What does it mean to be human? Talk about a major question of identity. In the future, the novel identifies humans as uniquely capable of feeling empathy, but what if a human is born or raised, so he or she lacks the capacity for that emotion? What do we consider that person? An organic android? A psychopath? A Vulcan?

Chapter 5

And Eldon and Rachael Rosen consisted as spokesmen for that corporate entity. His mistake, evidently, had been in viewing them as individuals. It was a mistake he would not make again. (5.51)

Eldon and Rachael live their lives entirely for the benefit of their company. Rick has to remember to identify them with the Eldon Association rather than look at them as, you know, them. Think about that next time you put on your Nike t-shirt.

Chapter 9
Rick Deckard

"An android," he said, "doesn't care what happens to another android. That's one of the indications we look for."

"Then," Miss Luft said, "you must be an android."

That stopped him; he stared at her.

"Because," she continued, "your job is to kill them, isn't it? You're what they call—" She tried to remember. (9.24-27)

Although we know Rick isn't an android, Luba Luft's argument makes sense in a syllogistic kind of way. All androids don't care what happens to other androids; Rick doesn't care what happens to androids; therefore, Rick is an android. Boom! Use with caution, people.

Chapter 12

"I really don't like androids. Ever since I got here from Mars my life has consisted of imitating the human, doing what she would do, acting as if I had the thoughts and impulses a human would have. Imitating, as far as I'm concerned, a superior life-form." (12.30)

Even androids can code switch. She's android born, erm, built, but she wants to inhibit human traits, so she can actually be human. Maybe it's just our reading, but she seems to have gotten caught in the middle along the way.

Chapter 14

"That's right, Mr. Baty," Isidore said. "But what does it matter to me? I mean, I'm a special; they don't treat me very well either, like for instance I can't emigrate." He found himself yabbering away like a folletto. "You can't come here; I can't—" He calmed himself. (14.78)
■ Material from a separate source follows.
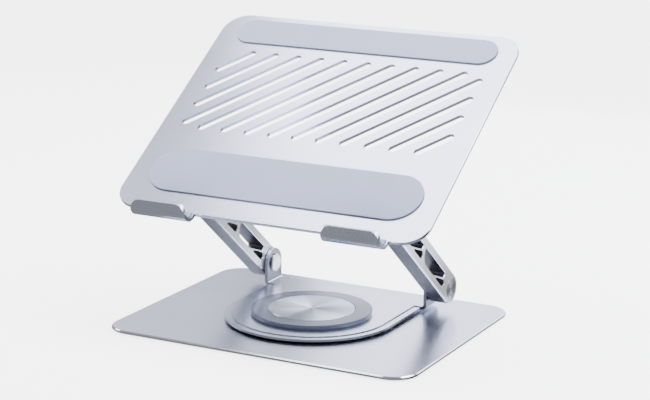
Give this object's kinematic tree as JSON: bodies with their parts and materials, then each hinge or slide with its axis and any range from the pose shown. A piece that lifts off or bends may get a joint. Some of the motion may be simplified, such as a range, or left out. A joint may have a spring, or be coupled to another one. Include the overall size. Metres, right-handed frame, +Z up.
{
  "type": "laptop stand",
  "caption": "Folding aluminium laptop stand: slotted tray with front hooks on two hinged arms that rise from a turntable on a flat base.",
  "frame": {"origin": "on the desk, under the middle of the base plate, at the underside of the centre pad", "axes": "+X to the right of the person at the desk and along the long side of the base, +Y away from the person, +Z up"},
  "size_m": [0.275, 0.2158, 0.2325],
  "materials": {
    "anodised_plate": "bead-blasted, clear anodised, satin",
    "anodised_arm": "bead-blasted, clear anodised, bright cut edges",
    "spun_aluminium": "spun, radial sheen",
    "polished_pin": "polished steel",
    "grey_silicone": "matte moulded silicone, blue-grey",
    "bearing_steel": "ground bearing steel",
    "zinc_steel": "zinc plated fasteners",
    "brass_cage": "pressed brass",
    "washer_polymer": "moulded acetal",
    "turned_aluminium": "turned, uncoated"
  },
  "bodies": {
    "base": {"base_plate": "anodised_plate", "base_feet": "grey_silicone", "base_centre_pad": "grey_silicone", "bearing_lower_race": "bearing_steel", "pivot_bolt": "zinc_steel", "pivot_spring_washer": "zinc_steel", "pivot_nut": "zinc_steel"},
    "cage": {"ball_cage": "brass_cage", "bearing_balls": "bearing_steel"},
    "turntable": {"turntable_platform": "anodised_plate", "bearing_upper_race": "bearing_steel", "bearing_housing": "turned_aluminium", "housing_screws": "zinc_steel", "pivot_bush": "washer_polymer", "turntable_ring": "grey_silicone", "turntable_disc": "spun_aluminium", "lower_pin_left": "polished_pin", "lower_pin_right": "polished_pin", "lower_friction_washers": "washer_polymer", "lower_spring_washers": "zinc_steel", "lower_lock_nuts": "zinc_steel"},
    "arms": {"left_arm": "anodised_arm", "right_arm": "anodised_arm", "lower_cap_left": "spun_aluminium", "lower_cap_right": "spun_aluminium", "upper_cap_left": "spun_aluminium", "upper_cap_right": "spun_aluminium"},
    "pins": {"upper_pin_left": "polished_pin", "upper_pin_right": "polished_pin", "upper_friction_washers": "washer_polymer", "upper_spring_washers": "zinc_steel", "upper_lock_nuts": "zinc_steel"},
    "tray": {"tray_plate": "anodised_plate", "tray_lower_pad": "grey_silicone", "tray_upper_pad": "grey_silicone", "hook_pad_left": "grey_silicone", "hook_pad_right": "grey_silicone", "hinge_bracket_left": "anodised_plate", "hinge_bracket_right": "anodised_plate", "bracket_screws": "zinc_steel"}
  },
  "joints": [
    {"name": "turntable_spin", "type": "hinge", "parent": "base", "child": "turntable", "pos_m": [0, 0, 0.007], "axis": [0, 0, 1], "continuous": true},
    {"name": "cage_spin", "type": "hinge", "parent": "base", "child": "cage", "pos_m": [0, 0, 0.007], "axis": [0, 0, 1], "continuous": true},
    {"name": "arm_fold", "type": "hinge", "parent": "turntable", "child": "arms", "pos_m": [0, 0.0718, 0.0238], "axis": [-1, 0, 0], "range_deg": [-38.1, 36.9]},
    {"name": "upper_pin_turn", "type": "hinge", "parent": "arms", "child": "pins", "pos_m": [0, -0.04073, 0.11204], "axis": [1, 0, 0], "range_deg": [-38.1, 36.9]},
    {"name": "tray_tilt", "type": "hinge", "parent": "pins", "child": "tray", "pos_m": [0, -0.04073, 0.11204], "axis": [1, 0, 0], "range_deg": [-33.3, 4.7]}
  ],
  "couplings": [
    {"joint": "cage_spin", "follows": "turntable_spin", "ratio": 0.5},
    {"joint": "upper_pin_turn", "follows": "arm_fold", "ratio": 1}
  ]
}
As a "chickenhead," Isidore has been isolated from human society. As androids, his new roomies have been isolated from human society as well. This means Isidore just might have more in common with androids then he does with his own species—at least until a certain spider puts that idea to the test.

Chapter 15

The old man said, "You will be required to do wrong no matter where you go. It is the basic condition of life, to be required to violate your own identity. At some time, every creature which lives must do so. It is the ultimate shadow, the defeat of creation; this is the curse at work, the curse that feeds on all life. Everywhere in the universe." (15.112)

Mercer sure isn't one for uplifting speeches, is he? The curse of life is that it's impossible to live without doing violence to another creature. Mercer identifies this with violating one's own identity, as though doing violence to another is doing violence to the self. Hm. Veganism is starting to look really good right about now. Now, where'd we put that seitan?

Chapter 19

"For what we've meant to each other," the android said as it approached him, its arms reaching as if to clutch at him. The clothes, he thought, are wrong. But the eyes, the same eyes. And there are more like this; there can be a legion of her, each with its own name, but all Rachael Rosen—Rachael, the prototype, used by the manufacturer to protect the others. (19.32)

It must be a real head trip to be an android—to know that you are yourself but also one among a host of other identical yous, sort of like being a boy in salmon shorts.

Chapter 21

For Mercer everything is easy, he thought, because Mercer accepts everything. Nothing is alien to him. But what I've done, he thought; that's become alien to me. In fact everything about me has become unnatural; I've become an unnatural self. (21.14)

Rick's in a weird place at the end of the novel. He just can't with his former self, but he's still finding out who his new self should be. And where does that leave him? Without an identity, unable to follow Mercer's example and accept himself. (It gets better, Rick.) Does he ever figure it out? You'll have to think that one through on your own.